>>
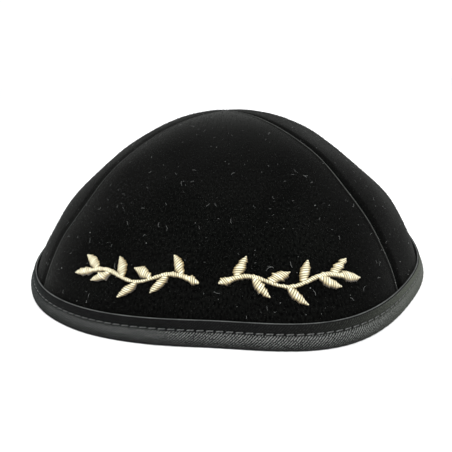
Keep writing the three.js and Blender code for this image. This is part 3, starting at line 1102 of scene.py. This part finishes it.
# Floor, light and camera
FLOOR_SIZE = 20.0
FLOOR_WHITE = (0.93, 0.93, 0.93, 1)
WORLD_WHITE = (0.98, 0.99, 1, 1)
WORLD_STRENGTH = 1.1
CAMERA_TARGET = Vector((0, 0, 25 * MM))
CAMERA_DISTANCE = 0.1999
CAMERA_ELEVATION = math.radians(14.89)
CAMERA_TURN = math.radians(4.95)
CAMERA_ROLL = math.radians(1.74)
CAMERA_LENS = 32.13
CAMERA_SHIFT = (-0.0057, -0.0881)
CAMERA_CLIP = 0.01


def floor():
    bpy.ops.mesh.primitive_plane_add(size=FLOOR_SIZE)
    piece = active_piece("floor")
    material, *_ = new_material("pale_floor", Roughness=0.8, Base_Color=FLOOR_WHITE)
    piece.data.materials.append(material)


def area_light(name, place, size, power):
    """A square light that faces the cap's foot."""
    bpy.ops.object.light_add(type="AREA", location=place)
    light = bpy.context.object
    light.name = name
    light.data.size = size
    light.data.energy = power
    light.rotation_mode = "QUATERNION"
    light.rotation_quaternion = (-Vector(place)).to_track_quat("-Z", "Y")


def world():
    made = bpy.data.worlds.new("soft_studio")
    bpy.context.scene.world = made
    made.use_nodes = True
    background = made.node_tree.nodes["Background"]
    background.inputs["Color"].default_value = WORLD_WHITE
    background.inputs["Strength"].default_value = WORLD_STRENGTH


def camera():
    bpy.ops.object.camera_add()
    made = bpy.context.object
    level = math.cos(CAMERA_ELEVATION)
    rise = math.sin(CAMERA_ELEVATION)
    back = Vector((math.sin(CAMERA_TURN) * level, -math.cos(CAMERA_TURN) * level, rise))
    made.location = CAMERA_TARGET + back * CAMERA_DISTANCE
    made.rotation_mode = "QUATERNION"
    made.rotation_quaternion = (-back).to_track_quat("-Z", "Y") @ Quaternion((0, 0, 1), -CAMERA_ROLL)
    made.data.lens = CAMERA_LENS
    made.data.shift_x, made.data.shift_y = CAMERA_SHIFT
    made.data.clip_start = CAMERA_CLIP
    bpy.context.scene.camera = made


floor()
area_light("key", place=(0.05, -0.5, 0.8), size=0.35, power=3.5)
area_light("top", place=(0.05, 0.4, 0.85), size=0.9, power=6)
world()
camera()
bpy.context.scene.view_settings.view_transform = "Standard"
<<
Exactly reproduce the material above.

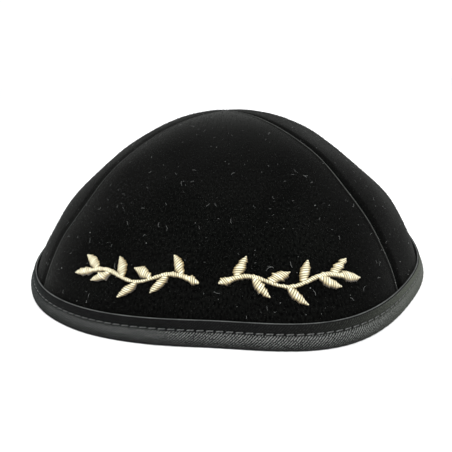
Keep writing the three.js and Blender code for this image. This is part 3, starting at line 1102 of scene.py. This part finishes it.
# Floor, light and camera
FLOOR_SIZE = 20.0
FLOOR_WHITE = (0.93, 0.93, 0.93, 1)
WORLD_WHITE = (0.98, 0.99, 1, 1)
WORLD_STRENGTH = 1.1
CAMERA_TARGET = Vector((0, 0, 25 * MM))
CAMERA_DISTANCE = 0.1999
CAMERA_ELEVATION = math.radians(14.89)
CAMERA_TURN = math.radians(4.95)
CAMERA_ROLL = math.radians(1.74)
CAMERA_LENS = 32.13
CAMERA_SHIFT = (-0.0057, -0.0881)
CAMERA_CLIP = 0.01


def floor():
    bpy.ops.mesh.primitive_plane_add(size=FLOOR_SIZE)
    piece = active_piece("floor")
    material, *_ = new_material("pale_floor", Roughness=0.8, Base_Color=FLOOR_WHITE)
    piece.data.materials.append(material)


def area_light(name, place, size, power):
    """A square light that faces the cap's foot."""
    bpy.ops.object.light_add(type="AREA", location=place)
    light = bpy.context.object
    light.name = name
    light.data.size = size
    light.data.energy = power
    light.rotation_mode = "QUATERNION"
    light.rotation_quaternion = (-Vector(place)).to_track_quat("-Z", "Y")


def world():
    made = bpy.data.worlds.new("soft_studio")
    bpy.context.scene.world = made
    made.use_nodes = True
    background = made.node_tree.nodes["Background"]
    background.inputs["Color"].default_value = WORLD_WHITE
    background.inputs["Strength"].default_value = WORLD_STRENGTH


def camera():
    bpy.ops.object.camera_add()
    made = bpy.context.object
    level = math.cos(CAMERA_ELEVATION)
    rise = math.sin(CAMERA_ELEVATION)
    back = Vector((math.sin(CAMERA_TURN) * level, -math.cos(CAMERA_TURN) * level, rise))
    made.location = CAMERA_TARGET + back * CAMERA_DISTANCE
    made.rotation_mode = "QUATERNION"
    made.rotation_quaternion = (-back).to_track_quat("-Z", "Y") @ Quaternion((0, 0, 1), -CAMERA_ROLL)
    made.data.lens = CAMERA_LENS
    made.data.shift_x, made.data.shift_y = CAMERA_SHIFT
    made.data.clip_start = CAMERA_CLIP
    bpy.context.scene.camera = made


floor()
area_light("key", place=(0.05, -0.5, 0.8), size=0.35, power=3.5)
area_light("top", place=(0.05, 0.4, 0.85), size=0.9, power=6)
world()
camera()
bpy.context.scene.view_settings.view_transform = "Standard"